Dá pra lembrar também, toda vez que ela come qualquer tipo de carne viva, que foi no seu aniversário que os amigos de verdade a levaram pra jantar, e que, por amizade, ela já chegou a se permitir comemorar – em segredo, em outros anos – o mesmo aniversário (aniversário é uma coisa tão nonsense, que eu não entendo porque ele sempre se repete...) com a sua melhor amiga nos lugares que tinham as comidas de que gostavam. A Rafaela só deixava porque os aniversários eram no mesmo dia e, desta forma, ninguém se lembraria do dela!

Ela se lembra da primeira vez em que pôde passar no drive thru sozinha, porque sempre sonhou em dirigir, só pra ser independente e passar no drive thru. Rafaela boba.... rs!

Quando ela come coisas que são duas (sanduba com duas carnes, bolacha com recheio preto e branco, suco de morango com laranja que se come), consegue se lembrar de que tem um amigo que vive comprando as coisas vezes dois. Duas bolachas, dois salgadinhos, dois chocolates.... porque ele morre de medo de que Rafaela coma os que ele comprou só pra ele, entende?! rs! Tem amigo que elogia a comida ruim que a própria Rafaela faz, só pra não ter que cozinhar ou, então, deixa que ela almoce sorvete.

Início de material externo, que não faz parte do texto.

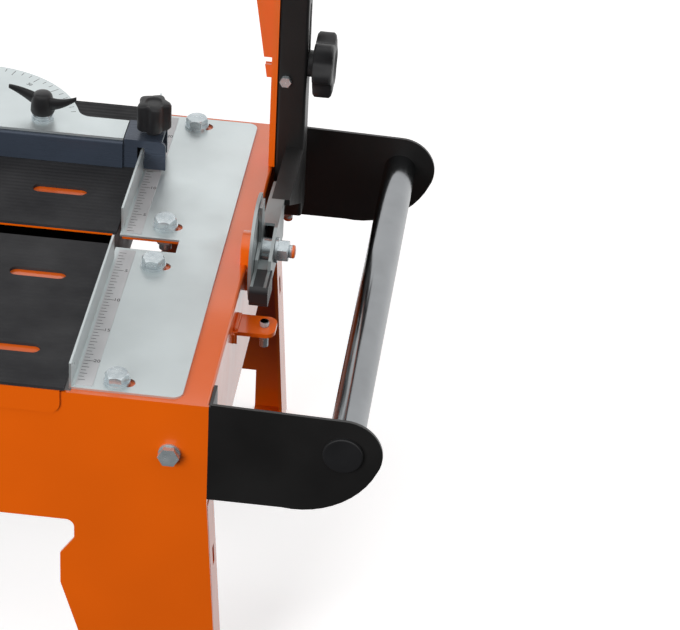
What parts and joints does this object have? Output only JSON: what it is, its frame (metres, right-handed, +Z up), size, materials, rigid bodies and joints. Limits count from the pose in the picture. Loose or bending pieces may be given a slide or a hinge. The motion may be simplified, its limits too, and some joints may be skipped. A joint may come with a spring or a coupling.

Quando Rafaela é ela mesma, lembra também de que descobriu o pó de guaraná pra escrever o seu melhor texto acadêmico. E que nunca tomou café. Acha horrorosa aquela coisa fétida que os pseudo-amigos gostam. Quando alguém quer fingir que é seu amigo, te leva pra tomar café. Mas, se for amigo de verdade, como os que a Rafaela tem, vai com você só nos lugares clichês que vocês adoram, e onde podem se esconder dos ridículos públicos. Ou vai pra sua casa num dia totalmente incomum pra comer silêncio, mudar seu guarda-roupa de lugar, escrever um poema-música totalmente sem sentido, ou provar a comida feita por você, cheia de pimenta, colocada, sem querer, no prato preferido dele.

Era melhor ter feito um hotpocket no microondas mesmo. Ou ter comido a modalidade de pimenta que cicatriza as feridas; e sozinha, Rafaela. Amigos são pra quem tem dignidade pra os perder.